If you're protecting any sort of financial data, be paranoid about everything. Use the strong security option when you can - a form of SHA, and use hash_hmac if it's available to you. Also make sure you encrypt anything sensitive like credit card numbers. Always pretend or assume that you WILL have an employee that will try to use your data to his/her advantage, so encrypt whatever pieces of information they could abuse. If you need to be able to decrypt the data, then use an SSL certificate to encrypt the data before storing it (you don't need to buy an expensive certificate for internal use - you can generate and use your own free certificate, referred to as a "self-signed certificate").

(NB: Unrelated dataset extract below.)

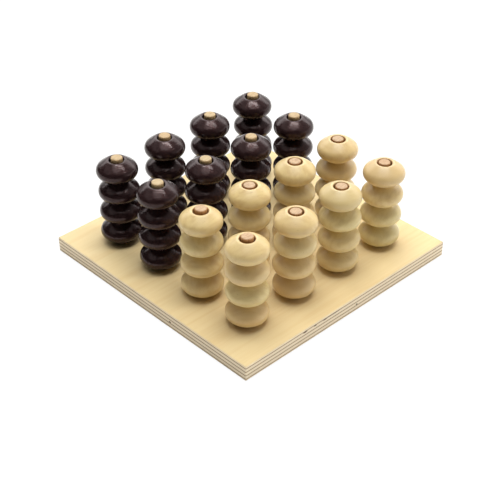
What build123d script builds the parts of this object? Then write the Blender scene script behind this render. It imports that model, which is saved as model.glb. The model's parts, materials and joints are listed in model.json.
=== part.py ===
from build123d import *
import os

# Four in a row in three dimensions. Sixteen dowel pegs stand four by four on a plywood
# board, and four turned wooden beads are threaded on each peg: stained dark on the two
# back rows, left pale on the two front rows.
# Millimetres. The board's underside is at Z = 0 and centred on the origin.
# X runs along the columns a to d, and Y from row 4, at the front, back to row 1.

# Board: birch plywood with its edges just broken
board_thickness = 12.0
board_arris = 0.5

# Peg grid, centred on the board, and the board's margin outside the outer pegs
column_letters = "abcd"
dark_rows = (1, 2)
peg_pitch = 44.3
board_margin = 33.55

# Pegs: lengths of dowel with rounded ends, glued into blind holes
peg_diameter = 8.5
peg_seat = 8.0
peg_glue_gap = 0.05
peg_proud = 2.0
peg_end_rounding = 0.9

# These pegs are driven further in, so that they end level with their top bead
deep_pegs = ("b3", "c3", "d3", "b4", "c4", "d4")
deep_extra = 1.5

# Beads: a narrow rounded equator, gently domed shoulders and a flat land round the bore,
# whose two edges are both rounded over
beads_per_peg = 4
bead_diameter = 30.0
bead_height = 16.9
bore_diameter = 10.5
equator_rounding = 5.5
equator_half_angle = 50.0
land_width = 0.9
land_rounding = 1.5
bore_rim_rounding = 0.9

# The two lowest beads of these stacks, hidden behind the others, share one node each
paired_stacks = ("b1", "c1", "d1", "b2", "c2", "d2")

# Sizes that follow
pegs_per_side = len(column_letters)
board_side = (pegs_per_side - 1) * peg_pitch + 2 * board_margin
peg_length = peg_seat + beads_per_peg * bead_height + peg_proud
equator_centre = bead_diameter / 2 - equator_rounding
land_inner = bore_diameter / 2 + bore_rim_rounding
land_outer = land_inner + land_width


def peg_place(name):
    """X and Y of a peg from its column letter and row number."""
    column, row = name
    x = (column_letters.index(column) - (pegs_per_side - 1) / 2) * peg_pitch
    y = ((pegs_per_side + 1) / 2 - int(row)) * peg_pitch
    return x, y


def save(part, name):
    part.label = name
    export_step(part, f"parts/{name}.step")


rows = range(1, pegs_per_side + 1)
peg_names = [column + str(row) for row in rows for column in column_letters]
full_pegs = [peg_place(name) for name in peg_names if name not in deep_pegs]
low_pegs = [peg_place(name) for name in deep_pegs]
peg_depths = ((full_pegs, peg_seat), (low_pegs, peg_seat + deep_extra))

os.makedirs("parts", exist_ok=True)

# Board: a square panel with sixteen blind holes drilled from above
with BuildPart() as board:
    with BuildSketch():
        Rectangle(board_side, board_side)
    extrude(amount=board_thickness)
    chamfer(board.edges(), board_arris)
    for places, depth in peg_depths:
        with Locations(Plane.XY.offset(board_thickness)):
            with Locations(*places):
                Hole(peg_diameter / 2 + peg_glue_gap, depth=depth)
save(board.part, "board")

# Pegs: all of one length, standing on the floors of their holes
with BuildPart() as pegs:
    for places, depth in peg_depths:
        with BuildSketch(Plane.XY.offset(board_thickness - depth)):
            with Locations(*places):
                Circle(peg_diameter / 2)
        extrude(amount=peg_length)
    fillet(pegs.edges().filter_by(GeomType.CIRCLE), peg_end_rounding)
save(pegs.part, "pegs")

# One turned bead about its own centre: the upper half of its section is mirrored, the
# corners outside and inside the lands are rounded, and the section is spun
with BuildPart() as turned_bead:
    with BuildSketch(Plane.XZ) as section:
        with BuildLine():
            equator = CenterArc((equator_centre, 0), equator_rounding, 0, equator_half_angle)
            shoulder = TangentArc(
                (equator @ 1, (land_outer, bead_height / 2)), tangent=equator % 1
            )
            Polyline(
                shoulder @ 1,
                (bore_diameter / 2, bead_height / 2),
                (bore_diameter / 2, 0),
            )
            mirror(about=Plane.XZ)
        make_face()
        fillet(section.vertices().group_by(Axis.X)[1], land_rounding)
        fillet(section.vertices().group_by(Axis.X)[0], bore_rim_rounding)
    revolve(axis=Axis.Z)

# The stacks: levels count up from the board, and each bead lies on the one below it
for stack in peg_names:
    x, y = peg_place(stack)
    colour = "dark" if int(stack[1]) in dark_rows else "pale"
    levels = [(level,) for level in range(1, beads_per_peg + 1)]
    if stack in paired_stacks:
        levels[:2] = [(1, 2)]
    for group in levels:
        beads = []
        for level in group:
            with BuildPart() as bead:
                with Locations((x, y, board_thickness + (level - 0.5) * bead_height)):
                    add(turned_bead.part)
            beads.append(bead.part)
        if len(beads) == 1:
            save(beads[0], f"{colour}_bead_{stack}_{group[0]}")
        else:
            save(Compound(children=beads), f"{colour}_bead_pair_{stack}")
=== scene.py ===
import json
import math
import bpy
from mathutils import Matrix, Vector

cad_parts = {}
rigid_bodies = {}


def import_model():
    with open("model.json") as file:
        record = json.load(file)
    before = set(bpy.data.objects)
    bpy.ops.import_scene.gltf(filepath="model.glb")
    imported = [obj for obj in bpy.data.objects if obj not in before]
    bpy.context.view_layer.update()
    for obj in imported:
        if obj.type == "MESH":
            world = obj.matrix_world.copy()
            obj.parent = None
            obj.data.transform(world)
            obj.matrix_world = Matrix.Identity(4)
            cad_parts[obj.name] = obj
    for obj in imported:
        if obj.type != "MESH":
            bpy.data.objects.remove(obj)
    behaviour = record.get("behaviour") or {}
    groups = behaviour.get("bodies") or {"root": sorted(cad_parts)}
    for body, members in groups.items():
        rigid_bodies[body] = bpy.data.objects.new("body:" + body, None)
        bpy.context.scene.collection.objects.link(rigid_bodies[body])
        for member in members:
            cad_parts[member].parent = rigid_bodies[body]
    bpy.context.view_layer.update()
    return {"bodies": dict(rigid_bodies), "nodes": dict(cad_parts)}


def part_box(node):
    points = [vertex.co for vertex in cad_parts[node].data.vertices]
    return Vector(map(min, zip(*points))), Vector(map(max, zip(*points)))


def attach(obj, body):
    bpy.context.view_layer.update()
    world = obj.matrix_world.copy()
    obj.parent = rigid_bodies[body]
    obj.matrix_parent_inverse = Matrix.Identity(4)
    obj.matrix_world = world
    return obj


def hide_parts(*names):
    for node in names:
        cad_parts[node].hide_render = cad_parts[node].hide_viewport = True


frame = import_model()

scene = bpy.context.scene
mm = 0.001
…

You won't be able to completely eliminate all potential venues of attack from an internal source, but the point is to slow them down as much as possible.

GVNPublic123

ASKER

no, I only have basic members website and importance of user accounts is not very high as hacking their accounts cannot make much damage.

gr8gonzo

Then md5 should probably be fine for your purposes. Keep in mind that most hackers are after the administrator account, not the other people's accounts, so just think about what a successful break-in to the administrator could mean in terms of any ripple effects. Would they be able to get into other systems or have any special privileges that could lead to a different, more damaging break-in? You don't have to answer these questions here - it's just for your own contemplation.

GVNPublic123

ASKER

I made up my mind, I will go with salted md5 cuz its only 32 chars hash and wont take much space in database and besides its just members site, noone gives a damn...

GVNPublic123

ASKER

besides, I have registration/login queries now using real_escape_string and stuff so...sql injection isn't likely I guess.

innotionent

To be secure most government entities use a password of greater than 8 characters.
Those characters must include at least 1 upper case character, one number and one non letter or non numerical character.
For example: Myp4ssw*

For extra security use a salt with your md5. so even if they guess the password they still have to guess the salt.